Friday, August 15, 2014

Those Who Bring the Torture - Piling Up (2014)

Anyone with a body of work as prolific as Rogga is bound to have some hits and misses; he's achieved some brilliant successes (like the Putrevore sophomore) and a lot of middle-of-the-road efforts, but who wouldn't when involved in so many projects? What I find pretty compelling is how his range of bands seems to reflect his own tastes/record collection that inspired him. He's got something to cover nearly every niche in the death metal genre, and Those Who Bring the Torture was presumably his paean to grinding death metal circa Napalm Death, old Carcass, Lock Up, and so forth...so I was a little perplexed when the first tune on Piling Up was more of a straight, slightly melodic take on old Swedish death circa Hypocrisy, with perhaps a few hints of other veterans like Benediction and Desultory in some of the chord patterns. This is the first of the four records by this project that I've covered, so it was not at all what I expected...at first...
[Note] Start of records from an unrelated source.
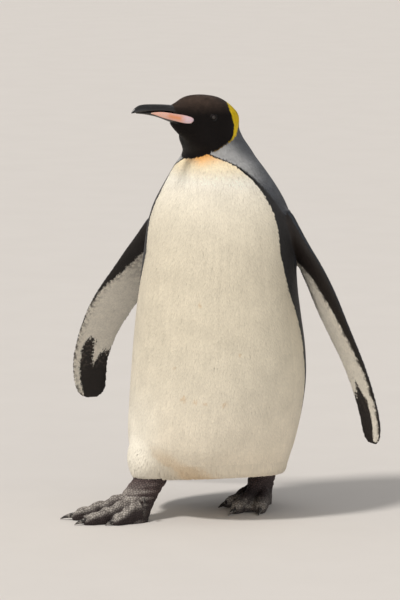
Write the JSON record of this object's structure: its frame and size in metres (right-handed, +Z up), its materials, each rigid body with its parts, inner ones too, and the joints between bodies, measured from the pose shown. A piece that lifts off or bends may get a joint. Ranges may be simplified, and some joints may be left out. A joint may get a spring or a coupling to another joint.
{
  "type": "king penguin",
  "caption": "Life-size still model of an adult king penguin in mid-stride, flippers held out and head turned to its right.",
  "frame": {"origin": "on the ground, under the middle of the whole bird's bounding box", "axes": "+Z up, -Y the way the breast faces, +X to the bird's left"},
  "size_m": [0.6718, 0.4442, 0.8145],
  "materials": {
    "head_feathers": "short dense black-brown feathers, matt with a soft sheen",
    "neck_feathers": "short silver-grey feathers",
    "body_feathers": "dense short feathers, cream-white in front and slate grey behind",
    "tail_feathers": "stiff black-brown feathers",
    "flipper_feathers": "scale-like feathers, slate grey outside and cream inside",
    "foot_skin": "scaly dark skin, dusty",
    "claw_horn": "dark horn",
    "eye": "wet dark brown",
    "bill_horn": "black horn, satin",
    "bill_plate": "smooth waxy horn, salmon-pink to orange to lilac"
  },
  "bodies": {
    "root": {"head": "head_feathers", "neck": "neck_feathers", "eye_left": "eye", "eye_right": "eye", "bill_upper": "bill_horn", "bill_lower": "bill_horn", "bill_plate_left": "bill_plate", "bill_plate_right": "bill_plate", "trunk": "body_feathers", "tail": "tail_feathers", "flipper_left": "flipper_feathers", "flipper_right": "flipper_feathers", "leg_right": "body_feathers", "foot_right": "foot_skin", "claw_right_inner": "claw_horn", "claw_right_middle": "claw_horn", "claw_right_outer": "claw_horn", "claw_right_hind": "claw_horn", "leg_left": "body_feathers", "foot_left": "foot_skin", "claw_left_inner": "claw_horn", "claw_left_middle": "claw_horn", "claw_left_outer": "claw_horn", "claw_left_hind": "claw_horn"}
  },
  "joints": []
}
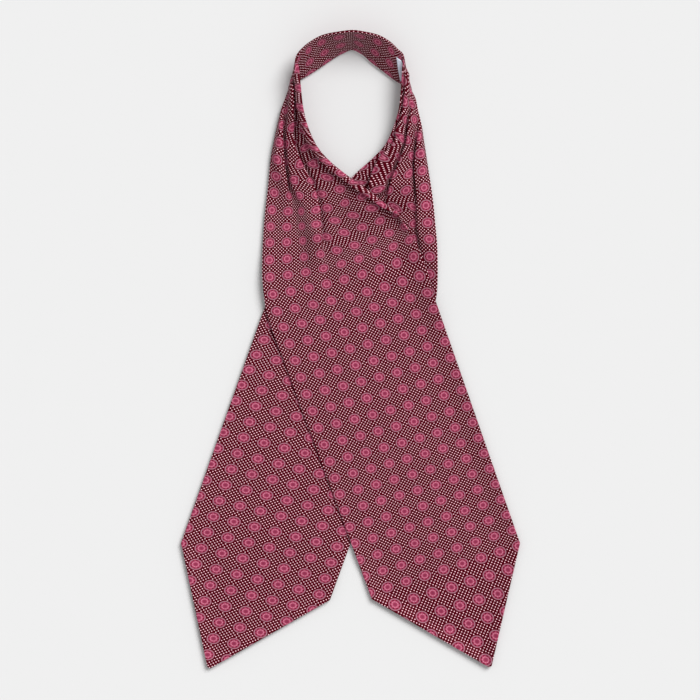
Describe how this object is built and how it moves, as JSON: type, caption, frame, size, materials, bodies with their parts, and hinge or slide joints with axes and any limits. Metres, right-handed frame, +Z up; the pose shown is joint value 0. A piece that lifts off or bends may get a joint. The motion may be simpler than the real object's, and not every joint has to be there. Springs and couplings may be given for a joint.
{
  "type": "silk cravat",
  "caption": "Cravat laid flat, its wide pointed blades crossed and pleated up into a band that loops round the back of the neck.",
  "frame": {"origin": "centre of the bounding box, at the surface the cravat lies on", "axes": "+Y towards the neckband, +X to the right as seen from above, +Z up from the surface"},
  "size_m": [0.321, 0.603, 0.0313],
  "materials": {
    "silk": "printed silk twill with a soft sheen",
    "label_cloth": "bare woven ribbon"
  },
  "bodies": {
    "root": {"over_blade": "silk", "under_blade": "silk", "neckband": "silk", "label": "label_cloth"}
  },
  "joints": []
}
Not that the disc 'rights itself' as it progresses, because there is actually a good deal of variation between tunes, some seeking out a more atmospheric pace, others a more thrash-based slew of riffs, and yet others mirroring the aesthetics of the first track. Yet there are a handful of tracks ("Through the Aeons" for example) which embody some of that 'fun' grind & roll ethic more akin to what I thought I'd be getting myself into, while "Towering Structures of the Damned" has a few fits of those calamitous old school grind-blast parts we grew up with. If we're ultimately going to try to 'pin down' this, one of Rogga's most diverse records to date, it's probably a junction between the heavier old melodic death metal (not 'melodeath', per se) and some really rootsy death/thrash, as you'll hear in the first moment of "Turrets of a Forgotten Castle". The songs aren't nearly so cosmic in nature as a lot of the Lovecraftian/horror titles might suggest, so I don't know how they measure up to that tremendous Robert Toderico artwork, but Rogga certainly focuses in on a few central ideas here and entertains with them. Riffs were a mixed bag of the derived and inspired, but cuts like "The Gateway", "Lifesucker" and "In Orbit" had me pining for the years when 'melodic' wasn't considered such a dirty word in traditional death metal, and records like Abducted and Bitterness were in regular rotation.

Production feels a little pieced together, without a terribly consistent tone throughout, so you do get the impression that Those Who Bring the Torture has undergone a reverse-metamorphosis back to the point where it's a place that Johansson is stockpiling and testing a number of ideas instead of having it all mapped out in advance, which is symptomatic of a number of his projects. That said, Piling Up (which may not be a coincidental title) is largely professional in that you can hear all the chords, the melodic tremolo picked patterns are delivered with as much impact as necessary, the bass takes on an uglier distorted subtext which contrasts well against some of the 'prettier' elements, and the beats are fluid solids which shift between simpler grooves and double bass brickwork. Rogga belches out both his usual gutturals and higher pitched snarls, a combination of which was most likely drafted forward from the older records and seems to be a standard for death/grind. Ultimately, like Putrevore is sort of a play on that old Incantation/Rottrevore style, this album most reminded me of Hypocrisy and their own fluctuations between the pioneering death metal and the more song driven, melodic direction of their mid-90s material. Perhaps not what fans of the earlier Those Who Bring the Torture output would have wanted, but certainly not bad at all.